Problem requirements – Copy out, exactly and without additions, the lines from the one that contains "Reconstruct the object" to the one that contains "on its side.", both ends included.

Records for the task –
········

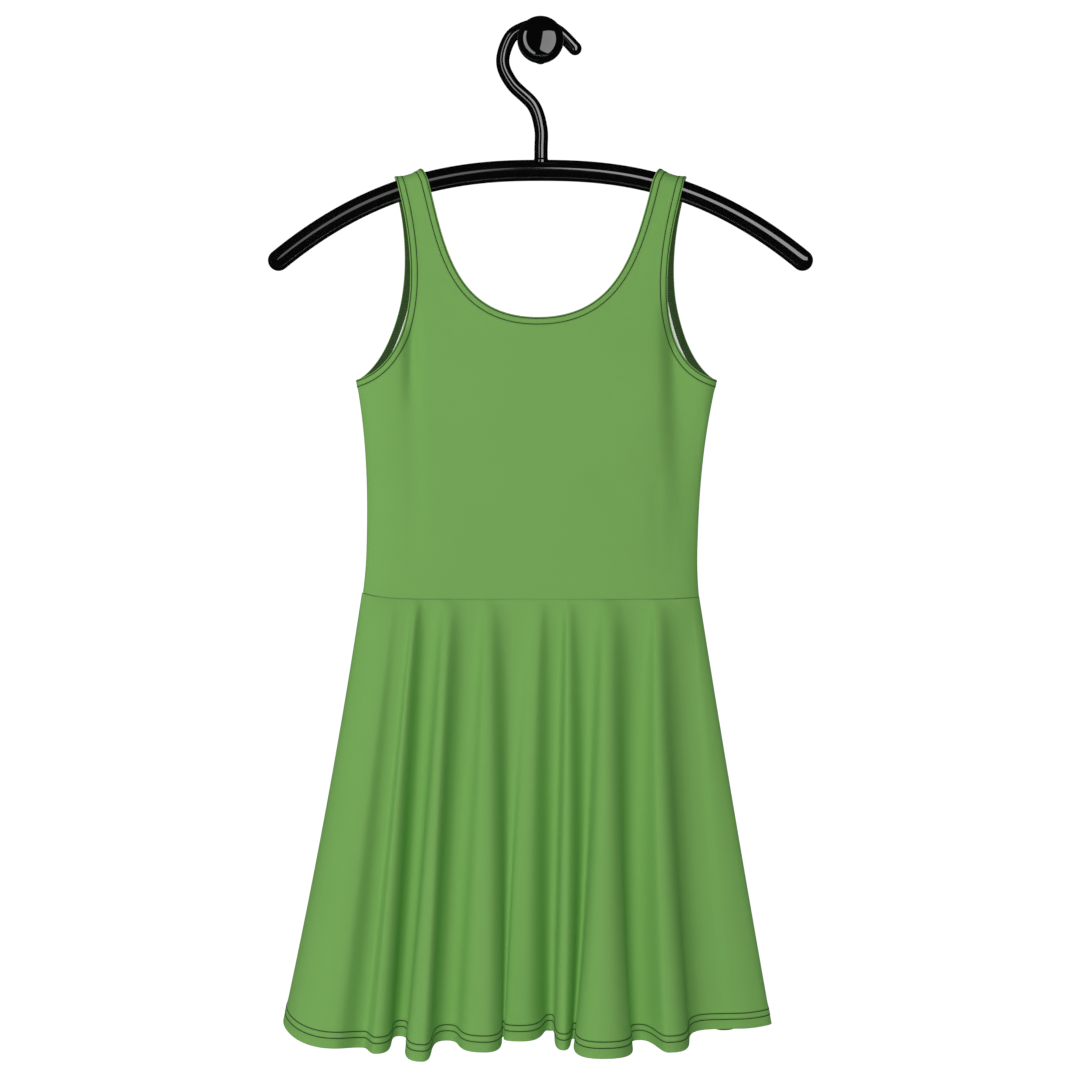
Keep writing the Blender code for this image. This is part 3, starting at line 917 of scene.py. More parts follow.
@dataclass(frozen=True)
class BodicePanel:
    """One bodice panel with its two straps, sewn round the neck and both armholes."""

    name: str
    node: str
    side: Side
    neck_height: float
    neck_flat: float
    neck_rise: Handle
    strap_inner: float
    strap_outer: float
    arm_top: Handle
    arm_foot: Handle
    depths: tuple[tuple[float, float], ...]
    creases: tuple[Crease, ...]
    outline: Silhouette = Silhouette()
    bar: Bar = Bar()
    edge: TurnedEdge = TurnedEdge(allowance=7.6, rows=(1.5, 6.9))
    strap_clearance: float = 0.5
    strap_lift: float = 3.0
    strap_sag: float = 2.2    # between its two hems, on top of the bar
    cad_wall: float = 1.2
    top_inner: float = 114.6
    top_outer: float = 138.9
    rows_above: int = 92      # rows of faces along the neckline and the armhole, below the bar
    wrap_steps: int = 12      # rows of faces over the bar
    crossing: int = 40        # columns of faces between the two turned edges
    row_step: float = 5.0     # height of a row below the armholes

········

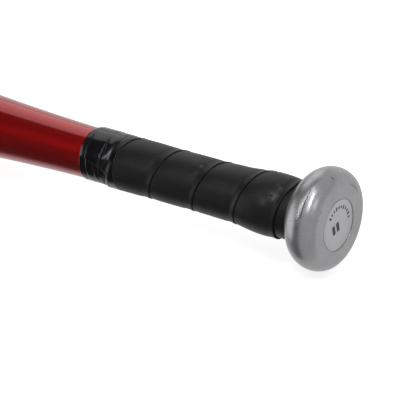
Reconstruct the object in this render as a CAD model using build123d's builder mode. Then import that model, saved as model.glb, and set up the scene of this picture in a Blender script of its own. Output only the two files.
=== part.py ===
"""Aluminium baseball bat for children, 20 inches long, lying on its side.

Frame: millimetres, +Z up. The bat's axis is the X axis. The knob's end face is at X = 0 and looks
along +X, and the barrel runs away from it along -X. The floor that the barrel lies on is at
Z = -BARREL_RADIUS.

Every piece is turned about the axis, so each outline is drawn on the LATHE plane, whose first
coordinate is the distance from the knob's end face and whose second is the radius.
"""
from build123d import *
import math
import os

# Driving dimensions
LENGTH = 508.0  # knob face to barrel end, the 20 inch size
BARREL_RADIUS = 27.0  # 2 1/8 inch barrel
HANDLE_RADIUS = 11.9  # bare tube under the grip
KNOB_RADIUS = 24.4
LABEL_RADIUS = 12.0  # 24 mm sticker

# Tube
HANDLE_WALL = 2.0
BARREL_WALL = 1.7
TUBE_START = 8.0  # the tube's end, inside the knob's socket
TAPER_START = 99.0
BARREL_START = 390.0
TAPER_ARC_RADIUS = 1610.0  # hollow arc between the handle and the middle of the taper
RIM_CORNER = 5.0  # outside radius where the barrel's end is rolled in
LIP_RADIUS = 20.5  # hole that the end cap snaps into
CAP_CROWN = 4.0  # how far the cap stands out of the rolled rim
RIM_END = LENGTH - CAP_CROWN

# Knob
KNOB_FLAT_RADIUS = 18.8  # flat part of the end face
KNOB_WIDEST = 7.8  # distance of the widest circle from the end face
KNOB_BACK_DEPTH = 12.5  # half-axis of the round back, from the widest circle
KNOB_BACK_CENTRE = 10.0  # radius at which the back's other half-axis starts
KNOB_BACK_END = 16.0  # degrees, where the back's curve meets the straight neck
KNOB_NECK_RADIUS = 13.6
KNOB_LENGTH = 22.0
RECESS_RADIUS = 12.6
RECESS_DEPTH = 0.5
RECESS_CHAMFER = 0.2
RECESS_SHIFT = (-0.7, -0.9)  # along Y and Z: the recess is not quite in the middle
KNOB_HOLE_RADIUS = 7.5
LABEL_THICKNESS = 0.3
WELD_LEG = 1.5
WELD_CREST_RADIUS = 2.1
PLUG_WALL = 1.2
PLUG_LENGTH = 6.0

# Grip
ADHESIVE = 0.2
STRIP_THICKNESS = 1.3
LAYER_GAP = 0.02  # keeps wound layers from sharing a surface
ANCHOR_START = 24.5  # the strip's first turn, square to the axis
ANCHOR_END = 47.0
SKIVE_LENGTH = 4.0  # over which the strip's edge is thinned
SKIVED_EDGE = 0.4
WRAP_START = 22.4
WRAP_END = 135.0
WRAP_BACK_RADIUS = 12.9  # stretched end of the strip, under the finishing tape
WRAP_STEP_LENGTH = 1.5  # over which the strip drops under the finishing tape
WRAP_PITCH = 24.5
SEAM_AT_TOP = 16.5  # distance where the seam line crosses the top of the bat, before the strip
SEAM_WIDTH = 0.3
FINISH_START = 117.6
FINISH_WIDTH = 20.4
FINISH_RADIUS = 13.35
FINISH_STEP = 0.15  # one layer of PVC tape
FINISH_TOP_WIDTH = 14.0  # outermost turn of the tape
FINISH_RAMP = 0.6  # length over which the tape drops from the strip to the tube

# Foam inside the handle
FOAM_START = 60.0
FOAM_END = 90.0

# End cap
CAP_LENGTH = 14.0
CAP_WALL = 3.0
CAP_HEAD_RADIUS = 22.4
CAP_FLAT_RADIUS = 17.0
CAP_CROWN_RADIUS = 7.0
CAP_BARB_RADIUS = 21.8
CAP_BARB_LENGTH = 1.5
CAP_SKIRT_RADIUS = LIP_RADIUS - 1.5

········

Written response –
Reconstruct the object in this render as a CAD model using build123d's builder mode. Then import that model, saved as model.glb, and set up the scene of this picture in a Blender script of its own. Output only the two files.
=== part.py ===
"""Aluminium baseball bat for children, 20 inches long, lying on its side.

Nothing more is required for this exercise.